Kard. Stanisław Dziwisz poprosił IPN o lustrację w związku z sugestiami, jakoby miał współpracować z komunistycznymi służbami. Okazało się, że był obiektem inwigilacji - informuje "Rzeczpospolita".

Jak ustaliła gazeta, nazwisko metropolity krakowskiego zostanie umieszczone w katalogu osób rozpracowywanych przez organa PRL. Tę informację potwierdzili dziennikowi szef krakowskiego oddziału IPN dr Marek Lasota oraz rzecznik kardynała ks. Robert Nęcek.

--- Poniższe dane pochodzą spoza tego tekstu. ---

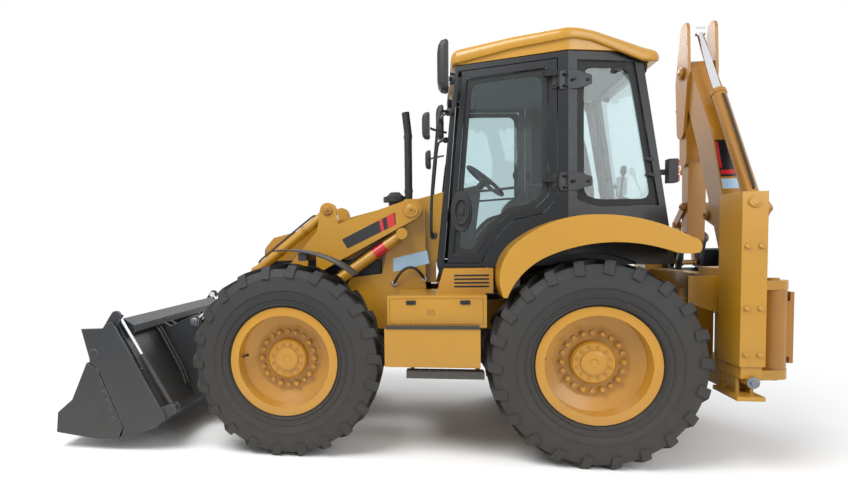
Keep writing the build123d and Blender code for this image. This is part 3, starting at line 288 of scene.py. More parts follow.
glass = see_through("tinted toughened glass", "#d3e2e4")
lens_clear = see_through("clear lamp lens", "#f2f4f5", 0.08)
lens_amber = coated("amber polycarbonate lens", "#e8811a", "#d9731a", 0.15, 6, 0.3, coat=0.6,
                    dust=0, edge_mm=1)
lens_red = coated("red polycarbonate lens", "#b3161c", "#a01218", 0.15, 6, 0.3, coat=0.6, dust=0,
                  edge_mm=1)
silver = coated("vacuum-silvered reflector", "#d8dadd", "#cfd2d6", 0.1, 20, 0.0, dust=0,
                metallic=1.0, edge_mm=0.5)

cloth, tree, shader = new_finish("woven polyester seat cloth")
place = add_node(tree, "TexCoord").outputs["Object"]
threads = [add_node(tree, "TexWave", {"Vector": place, "Scale": WAVE / THREAD, "Distortion": 0.6},
                    bands_direction=way).outputs["Fac"] for way in ("Y", "Z")]
weave = product(tree, *threads)
bump = add_node(tree, "Bump", {"Height": weave, "Strength": 0.5, "Distance": 0.001})
set_inputs(tree, shader, {"Base Color": blend(tree, weave, linear("#1d2022"), linear("#3a3f43")),
                          "Roughness": 0.9, "Sheen Weight": 0.3, "Normal": bump.outputs[0]})

# %% [markdown]
# ## Dress the solid nodes
# Most nodes are already the right shape, so they only need their finish.

# %% Finishes of the nodes
dress = {
    tyre_rubber: [n for n in nodes if n.startswith("tyre_")],
    rim_yellow: [n for n in nodes if n.startswith("rim_")],
    yellow: ["chassis", "cab_roof", "rear_fenders", "side_boxes", "cowl", "bonnet", "loader_arms",
             "lift_barrels", "tilt_barrels", "hoe_frame", "stabiliser_left", "stabiliser_right", "carriage"],
    # the backhoe's parts take the darker yellow, painted shade for their shaded side
    shaded_yellow: ["kingpost", "boom", "dipper", "bucket_rocker", "bucket_link", "boom_cylinder_barrel",
                 "dipper_cylinder_barrel", "hoe_bucket_cylinder_barrel"],
    axle_black: ["front_axle", "rear_axle", "gearbox", "knuckle_left", "knuckle_right"],
    cab_black: ["cab_frame", "door_left", "door_right", "nose_grille"],
    bucket_grey: ["loader_bucket", "bucket_clam", "clam_barrels", "hoe_bucket"],
    cast: ["engine_block"],
    chrome: [n for n in nodes if n.endswith("_rod") or n.endswith("_rods")],
    glass: ["cab_glass", "door_glass_left", "door_glass_right"],
    cloth: ["seat"],
    black_plastic: ["seat_base", "dash", "air_precleaner", "mirrors"],
    stack_black: ["exhaust_stack"],
}
for finish, names in dress.items():
    for name in names:
        slots = nodes[name].data.materials
        if len(slots):
            for index in range(len(slots)):
                slots[index] = finish
        else:
            slots.append(finish)
print("left bare:", sorted(set(nodes) - {n for names in dress.values() for n in names}))

# %% [markdown]
# ## Plates, turned parts and bolts
# Fittings are cut from plate, turned on a lathe, bent from tube or screwed on. So there is one
# function for each: a plate is an outline with a thickness, a turned part is a profile spun about
# an axis, and a bolt is a six-sided head on a washer. They add to one mesh, which then becomes a
# piece. Where it shows, the edges are slightly broken, as a real piece's are.

# %% Shaping functions
def spot(axis, level, a, b):
    """A point from its place along an axis and the two other coordinates in order."""
    return Vector({"x": (level, a, b), "y": (a, level, b), "z": (a, b, level)}[axis])


def plate(shape, outline, axis, low, high):
    """Add a plate: an outline across an axis, between two levels of it."""
    rings = [[shape.verts.new(spot(axis, level, *p)) for p in outline] for level in (low, high)]
    skin(shape, rings, True)


def skin(shape, rings, ends):
    """Add faces between rings of points, and close the first and last if asked."""
    count = len(rings[0])
    for one, two in zip(rings, rings[1:]):
        for i in range(count):
            shape.faces.new((one[i], one[(i + 1) % count], two[(i + 1) % count], two[i]))
    if ends:
        shape.faces.new(list(reversed(rings[0])))
        shape.faces.new(rings[-1])


def turned(shape, centre, direction, profile, steps=28, ends=True):
    """Add a turned part: (distance along, radius) pairs spun about a line."""
    turn = Vector(direction).to_track_quat("Z", "Y").to_matrix()
    rings = []
    for reach, radius in profile:
        rings.append([shape.verts.new(Vector(centre) + turn @ Vector((
            radius * cos(2 * pi * i / steps), radius * sin(2 * pi * i / steps), reach)))
            for i in range(steps)])
    if ends:
        skin(shape, rings, True)
    else:
        skin(shape, rings + rings[:1], False)


def bolt(shape, centre, direction, across):
    """Add a hexagon head on its washer."""
    half = across / 2
    washer, head = half * 1.35, half * 1.12
    turned(shape, centre, direction, [(-0.002, washer), (0.002, washer)], 14)
    turned(shape, centre, direction, [(0.001, head), (half, head), (half * 1.25, half * 0.85)], 6)


def band(shape, centre, direction, inner, outer, length, steps=28):
    """Add a band round a rod, barrel or pipe."""
    profile = [(0.0, inner), (0.0, outer), (length, outer), (length, inner)]
    turned(shape, centre, direction, profile, steps, ends=False)


def corners(a0, a1, b0, b1):
    """The four corners of a rectangle."""
    return [(a0, b0), (a1, b0), (a1, b1), (a0, b1)]


def block(shape, low, high):
    """Add a block between two corners."""
    plate(shape, corners(low[0], high[0], low[1], high[1]), "z", low[2], high[2])


def side_block(shape, side, r, y, z):
    """Add a block on one side of the machine: its ranges ahead of the axle, outwards and up."""
    near, far = sorted((side * y[0], side * y[1]))
    block(shape, (along(r[0]), near, z[0]), (along(r[1]), far, z[1]))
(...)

Kard. Dziwisz sam wystąpił z prośbą o lustrację w związku z plotkami, jakoby miał zostać zwerbowany przez SB, oraz z włoską publikacją "Zamach na papieża", która sugerowała jego związki ze służbami. Szczegółowa kwerenda IPN obaliła te oskarżenia. Jak pisze "Rzeczpospolita", z akt wynika, że hierarcha był przez SB rozpracowywany i był inwigilowany prawie na równi z Janem Pawłem II.

Podstawą prawną lustracji kard. Dziwisza jest fakt, że jest on mianowanym przez prezydenta członkiem Społecznego Komitetu Ochrony Zabytków Krakowa. Zgodnie z ustawą, osoby takie muszą złożyć oświadczenie lustracyjne.